Restitución de Menores 534/1997 AA [Référence INCADAT : HC/E/ES 908].

Suisse
Le Tribunal fédéral suisse a estimé que l'opposition des enfants ne pouvait jamais être entièrement indépendante. Dès lors il convenait de distinguer selon que l'enfant avait ou non été manipulé. Voir :

5P.1/2005 /bnm, Bundesgericht II. Zivilabteilung (Tribunal Fédéral, 2ème Chambre Civile), [Référence INCADAT : HC/E/CH 795] ;

États-Unis d'Amérique
Robinson v. Robinson, 983 F. Supp. 1339 (D. Colo. 1997), [Référence INCADAT : HC/E/USf 128].

Dans cette espèce, la District Court estima qu'il ne serait pas réaliste de prétendre qu'un parent aimant n'influence pas la préférence de l'enfant dans une certaine mesure de sorte que la question de savoir si l'un des parents a indûment influencé l'enfant ne devrait pas se poser.

Toutefois il a été décidé dans deux affaires que la preuve de l'influence parentale ne devrait pas empêcher l'audition d'un enfant. Voir :

Allemagne
2 BvR 1206/98, Bundesverfassungsgericht (Federal Constitutional Court),[Référence INCADAT : HC/E/DE 233] ;

Nouvelle-Zélande
Winters v. Cowen [2002] NZFLR 927, [Référence INCADAT : HC/E/NZ 473].

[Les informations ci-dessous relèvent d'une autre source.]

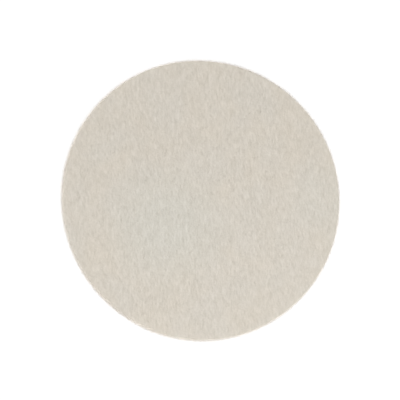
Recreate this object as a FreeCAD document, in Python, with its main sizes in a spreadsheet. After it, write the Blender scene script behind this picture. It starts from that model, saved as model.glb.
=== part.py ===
import FreeCAD, Part
import math
import os

import Sketcher

# A flat felt polishing disc for a lapidary lap plate.
#
# The disc lies flat, working face up: +Z points out of the working face, and the origin is the centre
# of the underside. It is a laminate cut through by one round die, so every layer has the same outline.
# From the underside up: a release liner in two halves, the thin adhesive that bonds to the lap plate,
# a polyester carrier film, the thicker adhesive that wets the felt, and the felt itself.
# All sizes are in millimetres.

SIZES = {
    "disc_diameter": 152.4,  # 6 in, the diameter of a standard lap plate
    "felt_thickness": 6.35,  # 1/4 in
    "felt_edge_radius": 0.7,  # the upper edge, rolled over as the die presses the felt down
    "felt_adhesive_thickness": 0.10,
    "film_thickness": 0.05,
    "plate_adhesive_thickness": 0.05,
    "liner_thickness": 0.12,
    "liner_slit": 0.20,  # the cut that parts the two halves of the liner, so that they can be peeled
}

# Each layer's node name and the cell with its thickness, from the underside up, above the liner.
TAPE_LAYERS = (
    ("plate_side_adhesive", "plate_adhesive_thickness"),
    ("carrier_film", "film_thickness"),
    ("felt_side_adhesive", "felt_adhesive_thickness"),
)


def make_sheet(doc):
    """The spreadsheet that drives the model: a name and a plain number in each row."""
    sheet = doc.addObject("Spreadsheet::Sheet", "Sizes")
    for row, (name, value) in enumerate(SIZES.items(), start=1):
        sheet.set(f"A{row}", name)
        sheet.set(f"B{row}", str(value))
        sheet.setAlias(f"B{row}", name)
    doc.recompute()
    return sheet


def cell(name):
    return "Sizes." + name


def make_sketch(body, name):
    """An empty sketch on the body's own XY plane."""
    sketch = body.newObject("Sketcher::SketchObject", name)
    plane = next(f for f in body.Origin.OriginFeatures if f.Role == "XY_Plane")
    sketch.AttachmentSupport = [(plane, "")]
    sketch.MapMode = "FlatFace"
    return sketch


def add_size(sketch, name, constraint, expression):
    """A named dimension on the sketch, bound to the spreadsheet."""
    sketch.renameConstraint(sketch.addConstraint(constraint), name)
    sketch.setExpression("Constraints." + name, expression)


def pad_sketch(body, sketch, thickness):
    pad = body.newObject("PartDesign::Pad", body.Name + "_pad")
    pad.Profile = sketch
    pad.setExpression("Length", cell(thickness))
    return pad


def stand_on(body, layers_below):
    """Lifts the body by the thickness of every layer under it."""
    body.setExpression("Placement.Base.z", " + ".join(cell(name) for name in layers_below))


def make_round_layer(doc, name, thickness, layers_below):
    """One full round of the laminate."""
    body = doc.addObject("PartDesign::Body", name)
    sketch = make_sketch(body, name + "_outline")
    radius = SIZES["disc_diameter"] / 2
    sketch.addGeometry(Part.Circle(FreeCAD.Vector(0, 0, 0), FreeCAD.Vector(0, 0, 1), radius))
    sketch.addConstraint(Sketcher.Constraint("Coincident", 0, 3, -1, 1))
    add_size(sketch, "across", Sketcher.Constraint("Diameter", 0, 2 * radius), cell("disc_diameter"))
    pad_sketch(body, sketch, thickness)
    stand_on(body, layers_below)
    return body


def roll_upper_edge(doc, body):
    """Rounds the felt's upper rim, where the cutting die drags the wool down with it."""
    doc.recompute()
    pad = body.Tip
    top = pad.Shape.BoundBox.ZMax
    edges = [
        f"Edge{i}"
        for i, edge in enumerate(pad.Shape.Edges, start=1)
        if isinstance(edge.Curve, Part.Circle) and math.isclose(edge.Curve.Center.z, top, abs_tol=1e-6)
    ]
    fillet = body.newObject("PartDesign::Fillet", body.Name + "_rolled_edge")
    fillet.Base = (pad, edges)
    fillet.setExpression("Radius", cell("felt_edge_radius"))
    return fillet


def make_liner_half(doc, name, side):
    """Half of the liner: a D whose straight edge lies half the slit from the Y axis. Side is -1 or 1."""
    body = doc.addObject("PartDesign::Body", name)
    sketch = make_sketch(body, name + "_outline")
    radius = SIZES["disc_diameter"] / 2
    inset = SIZES["liner_slit"] / 2
    reach = math.acos(inset / radius)
    middle = 0 if side > 0 else math.pi
    circle = Part.Circle(FreeCAD.Vector(0, 0, 0), FreeCAD.Vector(0, 0, 1), radius)
    arc = Part.ArcOfCircle(circle, middle - reach, middle + reach)
    chord = Part.LineSegment(arc.EndPoint, arc.StartPoint)
    sketch.addGeometry([arc, chord])
    sketch.addConstraint(
        [
            Sketcher.Constraint("Coincident", 0, 3, -1, 1),
            Sketcher.Constraint("Coincident", 0, 2, 1, 1),
            Sketcher.Constraint("Coincident", 1, 2, 0, 1),
            Sketcher.Constraint("Vertical", 1),
        ]
    )
    add_size(sketch, "rim", Sketcher.Constraint("Radius", 0, radius), cell("disc_diameter") + " / 2")
    origin, corner = (-1, 1), (1, 1)
    ends = origin + corner if side > 0 else corner + origin
    add_size(sketch, "inset", Sketcher.Constraint("DistanceX", *ends, inset), cell("liner_slit") + " / 2")
    pad_sketch(body, sketch, "liner_thickness")
    return body


def make_laminate(doc):
    """Every layer, from the liner up to the felt."""
    bodies = [
        make_liner_half(doc, "release_liner_left", -1),
        make_liner_half(doc, "release_liner_right", 1),
    ]
    layers_below = ["liner_thickness"]
    for name, thickness in TAPE_LAYERS:
        bodies.append(make_round_layer(doc, name, thickness, layers_below))
        layers_below.append(thickness)
    felt = make_round_layer(doc, "felt_disc", "felt_thickness", layers_below)
    roll_upper_edge(doc, felt)
    bodies.append(felt)
    return bodies


def check(doc, bodies):
    """Stops before anything is written if a feature failed or a layer isn't one sound solid."""
    for thing in doc.Objects:
        if {"Invalid", "Error"} & set(thing.State):
            raise RuntimeError(f"{thing.Label} failed to build: {thing.State}")
    for body in bodies:
        shape = body.Shape
        if shape.isNull() or not shape.isValid() or len(shape.Solids) != 1:
            raise RuntimeError(f"{body.Label} is not one valid solid")


def main():
    doc = FreeCAD.newDocument("felt_polishing_disc")
    make_sheet(doc)
    bodies = make_laminate(doc)
    doc.recompute()
    check(doc, bodies)
    os.makedirs("parts", exist_ok=True)
    for body in bodies:
        body.Shape.exportStep(f"parts/{body.Label}.step")
        box = body.Shape.BoundBox
        print(f"{body.Label}: z {box.ZMin:.3f} to {box.ZMax:.3f} mm, {body.Shape.Volume:.1f} mm3")


main()
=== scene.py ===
"""The looks of a flat felt polishing disc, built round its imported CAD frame.

The felt is one closed mesh with the matted relief of pressed wool. Loose fibres lie on its working face
and stand out of its rim and side. Under it, the tape layers and the two halves of the paper liner are
thin sheets with the felt's own outline, because one die cuts them all. Lengths are in metres, in the CAD
frame: +Z out of the working face.
"""

import math

import bpy
import numpy as np
from mathutils import Matrix, Vector


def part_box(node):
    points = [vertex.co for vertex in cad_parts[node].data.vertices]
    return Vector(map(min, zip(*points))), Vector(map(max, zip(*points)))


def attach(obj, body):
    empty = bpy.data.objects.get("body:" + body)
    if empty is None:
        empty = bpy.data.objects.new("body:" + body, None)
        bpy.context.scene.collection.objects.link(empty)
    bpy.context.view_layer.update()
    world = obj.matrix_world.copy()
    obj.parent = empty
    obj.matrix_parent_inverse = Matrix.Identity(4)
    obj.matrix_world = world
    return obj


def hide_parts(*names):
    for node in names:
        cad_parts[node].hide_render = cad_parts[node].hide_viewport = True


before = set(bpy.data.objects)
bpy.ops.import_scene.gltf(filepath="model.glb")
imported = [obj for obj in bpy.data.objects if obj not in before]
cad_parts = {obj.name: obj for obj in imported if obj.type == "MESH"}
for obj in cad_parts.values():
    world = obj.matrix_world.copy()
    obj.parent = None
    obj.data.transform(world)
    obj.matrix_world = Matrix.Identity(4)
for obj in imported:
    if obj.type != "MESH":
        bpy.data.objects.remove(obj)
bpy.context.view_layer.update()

MM = 0.001
FELT_LOW, FELT_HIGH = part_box("felt_disc")
RADIUS = max(FELT_HIGH.x, FELT_HIGH.y)
TOP = FELT_HIGH.z
LAY = math.radians(97)  # the way most of the wool lies on the working face, from +X
EDGE_ROUND = 0.7 * MM  # the rolled upper edge, as in the CAD model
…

Il se peut également que l'influence d'un parent n'ait que peu d'effet sur la position de l'enfant. Voir :

Royaume-Uni - Angleterre et Pays de Galles
Re M. (A Child) (Abduction: Child's Objections to Return) [2007] EWCA Civ 260, [2007] 2 FLR 72 [Référence INCADAT : HC/E/UKe 901].

La Cour d'appel ne rejeta pas la suggestion selon laquelle l'opinion de l'enfant avait été influencée ou que celui-ci avait été entraîné à penser d'une certaine façon du fait de son immersion dans une atmosphère hostile au père, mais n'y accorda que peu d'importance.

Dans une affaire israélienne, le juge estima que l'enfant avait subi un véritable lavage de cerveau de la part de la mère de sorte que son opinion ne devait pas être prise au sérieux. Toutefois le juge considéra que la nature extrême des réactions de l'enfant interrogé sur un possible retour (menace de suicide) était telle que son opinion ne pouvait être ignorée. Le juge estima dans ce cas que le retour exposerait l'enfant à un risque grave de danger. Voir :

Family Appeal 1169/99 R. v. L. [Référence INCADAT : HC/E/IL 834].